Despite such complaints, US plans are going ahead. They include a $405m replacement embassy building in Islamabad, the construction of a $111m office annexe to accommodate 330 workers, and new housing units costing $197m. In Peshawar, scene of a devastating Taliban car bomb attack on Wednesday, the US plans to buy the city’s only five-star hotel and turn it into a sort of diplomatic Martello tower.

The US says the new facilities are needed because old premises are insecure and it must accommodate the “civilian surge” of diplomats and officials into Pakistan and Afghanistan ordered by Barack Obama. But the American expansion in Islamabad mirrors similar developments in other Muslim and foreign capitals that are focal points for the Pentagon’s “long war” against Islamist extremism.
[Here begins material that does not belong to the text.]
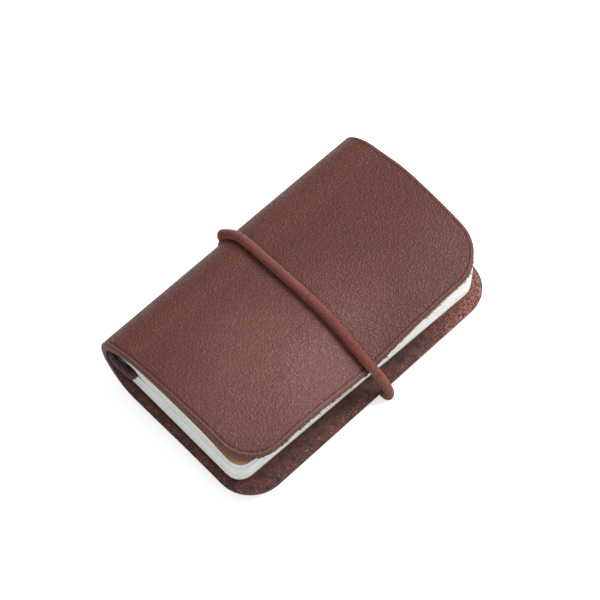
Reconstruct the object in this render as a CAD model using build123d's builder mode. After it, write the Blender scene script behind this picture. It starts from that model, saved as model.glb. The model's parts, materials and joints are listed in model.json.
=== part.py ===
"""Pocket notebook: a thick leather wrap cover, one folded booklet held by a binding
elastic in its centre fold, and an elastic loop that closes the covers.

Millimetres. +X runs from the spine to the fore edge, +Y from the tail to the head, +Z up.
The origin is under the middle of the closed notebook, on the surface that it lies on.
The leather is one piece, cut here into flat panels, a spine strip and the two creases
where it bends, because each of them moves differently when the cover opens.
"""

import os
from math import cos, radians, sin

from build123d import *

os.makedirs("parts", exist_ok=True)

# ---- Driving dimensions ----
COVER_LENGTH = 82.4        # back panel, tail to head
BACK_WIDTH = 51.8          # spine to the back panel's fore edge
FRONT_WIDTH = 49.8         # spine to the front panel's fore edge
CLOSED_THICKNESS = 16.8    # over both covers
LEATHER = 2.0
COVER_CORNER_R = 9.5
SPINE_DEPTH = 10.0         # how far the rounded spine reaches before the panels run flat
SPINE_STRIP = 6.0          # height of the strip that stays stiff between the creases
FRONT_TAIL_INSET = 1.4     # the front panel is cut a little short at the tail
SPINE_TAIL_INSET = 0.5
HEAD_INSET = 0.2

CORD_D = 2.4               # closure elastic
CORD_GAP = 0.05
CORD_HOLE_GAP = 0.15
CORD_SPINE_Y = 0.2         # the loop crosses the notebook slightly askew
CORD_FORE_Y = 1.5

BLOCK_LENGTH = 77.4        # booklet, tail to head
BLOCK_FORE = 47.3          # spine to the booklet's fore edge
BLOCK_CORNER_R = 4.0
BLOCK_SKEW = 1.5           # degrees that the booklet sits askew in its cover
KRAFT = 0.35
LEAF_GROUPS = 4            # groups of leaves on each side of the centre fold
GROUP_GAP = 0.05
BLOCK_CLEARANCE = 0.4      # booklet to leather
FOLD_DEPTH = 3.2           # how far the folded sheets bulge behind the fold axis
FOLD_START = 1.6           # the flat leaves begin this far in front of the fold axis

BINDING_D = 1.8            # binding elastic in the centre fold
BEND_R = 1.15
KNOT = (0.8, 2.0, 0.9)     # half sizes of the knots inside the spine
KNOT_PITCH = 4.6           # the binding knots sit either side of the closure's knot

# ---- Worked out from them ----
SPINE_X = -BACK_WIDTH / 2
BASE_Z = CORD_D + CORD_GAP                      # underside of the back cover
MID_Z = BASE_Z + CLOSED_THICKNESS / 2
TOP_Z = BASE_Z + CLOSED_THICKNESS
PANEL_X = SPINE_X + SPINE_DEPTH
FOLD_X = SPINE_X + CLOSED_THICKNESS / 2 + 0.1   # fold axis, level with the middle
BLOCK_HALF = CLOSED_THICKNESS / 2 - LEATHER - BLOCK_CLEARANCE
LEAVES_TOP = BLOCK_HALF - KRAFT - GROUP_GAP
GROUP_PITCH = LEAVES_TOP / LEAF_GROUPS
FOLD_CORE_R = BINDING_D / 2 + 0.1
CORD_R = CORD_D / 2
CORD_OUT = CORD_R + CORD_GAP                    # cord's centre to the leather it lies on

back_y = (-COVER_LENGTH / 2, COVER_LENGTH / 2)
spine_y = (back_y[0] + SPINE_TAIL_INSET, back_y[1] - HEAD_INSET)
front_y = (back_y[0] + FRONT_TAIL_INSET, back_y[1] - HEAD_INSET)


def save(builder, name):
    """Label a finished piece and write its STEP file."""
    builder.part.label = name
    export_step(builder.part, f"parts/{name}.step")


# ---- Leather cover ----
def panel_sketch(width, y_range):
    """A flat panel from the crease to the fore edge, its two fore corners rounded."""
    with BuildSketch(mode=Mode.PRIVATE) as outline:
        with Locations((PANEL_X, (y_range[0] + y_range[1]) / 2)):
            Rectangle(width - SPINE_DEPTH, y_range[1] - y_range[0], align=(Align.MIN, Align.CENTER))
        fillet(outline.vertices().group_by(Axis.X)[-1], radius=COVER_CORNER_R)
    return outline.sketch


with BuildPart() as back_cover:
    with BuildSketch(Plane.XY.offset(BASE_Z)):
        add(panel_sketch(BACK_WIDTH, back_y))
    extrude(amount=LEATHER)
    fillet(back_cover.faces().sort_by(Axis.Z)[0].edges().sort_by(Axis.X)[1:], radius=0.5)
save(back_cover, "back_cover")

with BuildPart() as front_cover:
    with BuildSketch(Plane.XY.offset(TOP_Z - LEATHER)):
        add(panel_sketch(FRONT_WIDTH, front_y))
    extrude(amount=LEATHER)
    fillet(front_cover.faces().sort_by(Axis.Z)[-1].edges().sort_by(Axis.X)[1:], radius=0.5)
save(front_cover, "front_cover")

cross_section = Plane((0, 0, MID_Z), x_dir=(1, 0, 0), z_dir=(0, -1, 0))


def spine_ring():
    """Section of the rounded leather spine: half of an elliptical ring, open to +X."""
    with BuildSketch(mode=Mode.PRIVATE) as ring:
        with Locations((PANEL_X, 0)):
            Ellipse(SPINE_DEPTH, CLOSED_THICKNESS / 2)
            Ellipse(SPINE_DEPTH - LEATHER, CLOSED_THICKNESS / 2 - LEATHER, mode=Mode.SUBTRACT)
            Rectangle(
                SPINE_DEPTH, CLOSED_THICKNESS, align=(Align.MAX, Align.CENTER), mode=Mode.INTERSECT
            )
    return ring.sketch


def leather_zone(low, high, y_range, name):
    """The part of the spine's section between two heights above its middle, over y_range."""
    with BuildPart() as zone:
        with BuildSketch(cross_section.offset(-y_range[1])):
            add(spine_ring())
            with Locations((PANEL_X, low)):
                Rectangle(
                    SPINE_DEPTH, high - low, align=(Align.MAX, Align.MIN), mode=Mode.INTERSECT
                )
        extrude(amount=y_range[1] - y_range[0])
        if name == "spine_strip":
            with BuildSketch(Plane((SPINE_X, 0, MID_Z), x_dir=(0, 1, 0), z_dir=(1, 0, 0))):
                with Locations((CORD_SPINE_Y, 0)):
                    SlotOverall(2 * CORD_HOLE_GAP + 2 * CORD_D, CORD_D + CORD_HOLE_GAP, rotation=90)
            extrude(amount=3 * LEATHER, both=True, mode=Mode.SUBTRACT)
    save(zone, name)


half_strip = SPINE_STRIP / 2
half_thick = CLOSED_THICKNESS / 2
leather_zone(-half_strip, half_strip, spine_y, "spine_strip")
leather_zone(half_strip, half_thick, front_y, "front_crease")
leather_zone(-half_thick, -half_strip, back_y, "back_crease")

# ---- Booklet, built on a plane that lies askew by BLOCK_SKEW about the fold ----
skew = radians(BLOCK_SKEW)
booklet_plane = Plane((FOLD_X, 0, MID_Z), x_dir=(cos(skew), -sin(skew), 0), z_dir=(0, 0, 1))
fold_section = Plane(
    (FOLD_X, 0, MID_Z), x_dir=(cos(skew), -sin(skew), 0), z_dir=(-sin(skew), -cos(skew), 0)
)
block_reach = SPINE_X + BLOCK_FORE - FOLD_X


def leaf_slab(low, high, name):
    """Leaves, or a cover sheet, between two heights from the middle, in front of the fold."""
    with BuildPart() as slab:
        with BuildSketch(booklet_plane.offset(low)) as outline:
            with Locations((FOLD_START, 0)):
                Rectangle(block_reach - FOLD_START, BLOCK_LENGTH, align=(Align.MIN, Align.CENTER))
            fillet(outline.vertices().group_by(Axis.X)[-1], radius=BLOCK_CORNER_R)
        extrude(amount=high - low)
    save(slab, name)


def fold_outline(depth, height):
    """Half an ellipse that bulges behind the fold axis, flat where the leaves begin."""
    reach = depth + FOLD_START
    with BuildSketch(mode=Mode.PRIVATE) as outline:
        with Locations((FOLD_START, 0)):
            Ellipse(reach, height)
            Rectangle(reach, 2 * height, align=(Align.MAX, Align.CENTER), mode=Mode.INTERSECT)
    return outline.sketch


def fold_ring(outer, inner, name):
    """One folded layer: outer and inner are (depth, height) of its two faces."""
    with BuildPart() as fold:
        with BuildSketch(fold_section.offset(-BLOCK_LENGTH / 2)):
            add(fold_outline(*outer))
            add(fold_outline(*inner), mode=Mode.SUBTRACT)
        extrude(amount=BLOCK_LENGTH)
    save(fold, name)


for group in range(LEAF_GROUPS):
    top = LEAVES_TOP - group * GROUP_PITCH
    bottom = top - GROUP_PITCH + GROUP_GAP
    leaf_slab(bottom, top, f"leaves_front_{group + 1}")
    leaf_slab(-top, -bottom, f"leaves_back_{group + 1}")

leaf_slab(BLOCK_HALF - KRAFT, BLOCK_HALF, "kraft_front")
leaf_slab(-BLOCK_HALF, -BLOCK_HALF + KRAFT, "kraft_back")

leaf_fold_depth = FOLD_DEPTH - KRAFT - GROUP_GAP
depth_pitch = (leaf_fold_depth - FOLD_CORE_R) / LEAF_GROUPS
for group in range(LEAF_GROUPS):
    outer = (leaf_fold_depth - group * depth_pitch, LEAVES_TOP - group * GROUP_PITCH)
    inner = (outer[0] - depth_pitch + GROUP_GAP, outer[1] - GROUP_PITCH + GROUP_GAP)
    if group == LEAF_GROUPS - 1:
        inner = (FOLD_CORE_R, outer[1] - 0.1)
    fold_ring(outer, inner, f"leaf_fold_{group + 1}")
fold_ring(
    (FOLD_DEPTH, BLOCK_HALF), (FOLD_DEPTH - KRAFT, BLOCK_HALF - KRAFT), "kraft_fold"
)

STITCHES = 5
STITCH_LENGTH = 7.0
STITCH_PITCH = 12.0
THREAD = 0.5
with BuildPart() as sewing_thread:
    with BuildSketch(booklet_plane.offset(-THREAD / 2)):
        with Locations((-FOLD_DEPTH - THREAD / 2 - GROUP_GAP, 0)):
            with GridLocations(0, STITCH_PITCH, 1, STITCHES):
                SlotOverall(STITCH_LENGTH, THREAD, rotation=90)
    extrude(amount=THREAD)
save(sewing_thread, "sewing_thread")


# ---- Binding elastic ----
def cord(points, radii, diameter, plane):
    """A round cord along straight runs joined by tangent arcs, in a flat plane."""
    with BuildPart() as tube:
        with BuildLine(plane) as route:
            FilletPolyline(*points, radius=radii)
        with BuildSketch(Plane(route.line @ 0, z_dir=route.line % 0)):
            Circle(diameter / 2)
        sweep()
    return tube


turn_y = BLOCK_LENGTH / 2 + BINDING_D / 2 + 0.15
core_half = turn_y - BEND_R - 0.1
with BuildPart() as binding_core:
    with BuildSketch(fold_section.offset(-core_half)):
        Circle(BINDING_D / 2)
    extrude(amount=2 * core_half)
save(binding_core, "binding_core")

inside_x = SPINE_X + LEATHER + BINDING_D / 2 + 0.05
knot_x = SPINE_X + LEATHER + KNOT[0] + 0.45
for side, name in ((-1, "binding_tail"), (1, "binding_head")):
    fold_end_x = FOLD_X + side * sin(skew) * turn_y
    route = [
        (fold_end_x, side * (core_half + 0.02)),
        (fold_end_x, side * turn_y),
        (inside_x, side * turn_y),
        (inside_x, CORD_SPINE_Y + side * (KNOT_PITCH + KNOT[1] + 0.05)),
    ]
    end = cord(route, BEND_R, BINDING_D, Plane.XY.offset(MID_Z))
    save(end, name)


def knot(centres, name):
    """Tight knots drawn up against the inside of the spine."""
    one = scale(Solid.make_sphere(1), by=KNOT)
    with BuildPart() as body:
        with Locations(*centres):
            add(one)
    save(body, name)


knot([(knot_x, CORD_SPINE_Y + side * KNOT_PITCH, MID_Z) for side in (-1, 1)], "binding_knots")

# ---- Closure elastic: one loop, knotted inside the spine's hole ----
loop_angle = (CORD_FORE_Y - CORD_SPINE_Y) / BACK_WIDTH
loop_plane = Plane((SPINE_X, CORD_SPINE_Y, MID_Z), x_dir=(1, loop_angle, 0), z_dir=(loop_angle, -1, 0))
rise = half_thick + CORD_OUT
hole_rise = CORD_R + CORD_GAP
swing_out = CORD_OUT + 0.6
shoulder = [(SPINE_DEPTH * 0.42, rise), (-swing_out, rise * 0.62)]
into_hole = [(-swing_out, hole_rise), (LEATHER + 0.35, hole_rise)]
front_route = [
    (BACK_WIDTH + swing_out, -half_thick + LEATHER + 0.6),
    (FRONT_WIDTH + CORD_OUT + 0.4, rise),
    *shoulder,
    *into_hole,
]
mirrored = [(x, -z) for x, z in shoulder + into_hole]
(flat_x, flat_z), (edge_x, edge_z) = mirrored[:2]


def on_back_shoulder(share):
    """Point on the straight run round the back shoulder, where the elastic bends to open."""
    return (flat_x + share * (edge_x - flat_x), flat_z + share * (edge_z - flat_z))


back_route = [
    (BACK_WIDTH + swing_out, -half_thick + LEATHER + 0.3),
    (BACK_WIDTH + swing_out, -rise),
    mirrored[0],
    on_back_shoulder(0.45),
]
spine_route = [on_back_shoulder(0.453), *mirrored[1:]]
loop_radii = [2.0, 6.5, 3.6, 1.3]
save(cord(front_route, loop_radii, CORD_D, loop_plane), "closure_elastic_front")
save(cord(back_route, loop_radii[:2], CORD_D, loop_plane), "closure_elastic_back")
save(cord(spine_route, loop_radii[2:], CORD_D, loop_plane), "closure_elastic_spine")
knot([(knot_x, CORD_SPINE_Y, MID_Z)], "closure_knot")
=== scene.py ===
"""Looks for a pocket notebook: a thick leather wrap cover round one folded booklet.

Lengths inside the classes are millimetres and become metres when a mesh is made. +X runs
from the spine to the fore edge, +Y from the tail to the head and +Z up, as in the frame.
"""

import json
import logging
import math
from dataclasses import dataclass
from enum import Enum
from typing import Any, Callable, Sequence

import bpy
import numpy as np
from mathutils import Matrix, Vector


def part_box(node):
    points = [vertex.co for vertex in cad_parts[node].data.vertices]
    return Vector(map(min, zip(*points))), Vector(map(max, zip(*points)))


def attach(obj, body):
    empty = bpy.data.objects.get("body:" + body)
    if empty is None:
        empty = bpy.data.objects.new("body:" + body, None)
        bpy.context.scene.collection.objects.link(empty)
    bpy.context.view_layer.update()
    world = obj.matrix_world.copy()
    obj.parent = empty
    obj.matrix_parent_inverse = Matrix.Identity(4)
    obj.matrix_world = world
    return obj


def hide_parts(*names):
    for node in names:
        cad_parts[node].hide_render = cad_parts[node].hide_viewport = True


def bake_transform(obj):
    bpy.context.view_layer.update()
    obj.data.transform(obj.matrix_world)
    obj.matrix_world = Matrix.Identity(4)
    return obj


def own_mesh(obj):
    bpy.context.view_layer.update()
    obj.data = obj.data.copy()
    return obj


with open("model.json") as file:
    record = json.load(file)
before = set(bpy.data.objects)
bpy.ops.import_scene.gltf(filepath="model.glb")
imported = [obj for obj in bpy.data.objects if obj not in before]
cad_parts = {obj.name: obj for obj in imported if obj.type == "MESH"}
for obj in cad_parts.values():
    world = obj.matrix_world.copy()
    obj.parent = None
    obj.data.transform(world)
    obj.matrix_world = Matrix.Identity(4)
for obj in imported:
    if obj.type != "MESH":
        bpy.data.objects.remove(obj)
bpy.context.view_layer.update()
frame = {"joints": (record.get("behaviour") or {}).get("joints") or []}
LOG = logging.getLogger("notebook")
MM = 0.001
Colour = tuple[float, float, float, float]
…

Shocked by the 1998 al-Qaida attacks on its Nairobi and Dar es Salaam embassies, the US has opened 68 new embassies and overseas facilities since 2001 and has 29 under design and construction, the state department’s bureau of overseas buildings operations says. Total worldwide spending on embassy replacement has been put at $17.5bn.

In Kabul, Baghdad, Jakarta, Cairo and beyond, in “allied” cities such as London and Berlin, Washington is building, reinforcing or expanding slab-walled, fortress-like embassies that act as regional overseas HQs, centres of influence and intelligence-gathering, and problematic symbols of superpower.

Historically speaking, these formidable outposts are the 21st century equivalent of crusader castles, rising out of the plain, projecting superior force, and grimly dominating all they behold.

As in Pakistan, the new strongholds attract plenty of criticism, acting almost as magnets for trouble. The massively fortified $700m Baghdad embassy, the biggest US mission in the world with 1,200 employees, was dogged by construction delays and militant attacks before it finally opened in January this year. Now even the state department’s own inspector-general has ruled that the 21-building, 104-acre encampment is too big. “The time has come for a significant right-sizing,” a July report said.

The Kabul embassy, which is negotiating an $87m purchase of 30 to 40 additional acres, encountered a different kind of trouble last month after photographs emerged of embassy guards engaging in sex acts, pouring vodka on each other, and dancing naked round a fire. The guards were employed by another private security firm, ArmorGroup North America. The revelations underscored existing concerns about security contractors. Investigators concluded the embassy’s safety had been seriously compromised.

Away from the frontline of America’s wars, the unveiling last year of the new US embassy in Berlin, close by the Brandenburg Gate, brought strong objections of an aesthetic nature. Architectural experts queued up to lambast the squat, custard-coloured but bomber-proof building, deriding it as a “klotz” (lump) built by barbarians.

One newspaper compared the offending edifice to a maximum security prison, another to a council house, while Frankfurter Allgemeine Zeitung fumed: “There is hardly a modern building in existence, with the exception of nuclear bunkers and pesticide-testing centres, that is so hysterically closed off from public spaces as this embassy.”

On present trends, Londoners face being similarly shut-out as the US embassy currently centrally located in Grosvenor Square, Mayfair, prepares to move to a brand new concrete citadel in wild, far-off but hopefully al-Qaida-free Wandsworth.

The way the new embassies tend to physically cut off America’s diplomats from the countries they are supposed to connect with is one good reason, among many, why Washington might want to rethink its laager policy. While effective security is obviously important, the worldwide rise of America’s diplomatic fortresses undermines the kind of “soft power” outreach and public diplomacy that the Obama administration earnestly espouses.

In a policy-setting speech in July, secretary of state Hillary Clinton stressed the US need to communicate directly with other countries from the bottom up. “Reaching out directly to people will encourage them to embrace cooperation with us, making our partnerships with their governments and with them stronger and more durable,” she said.

That makes sense. But it’s not the message citizens of Islamabad are hearing. When America speaks to Pakistanis and other Muslim countries, it too often sounds like it’s shouting down from the battlements.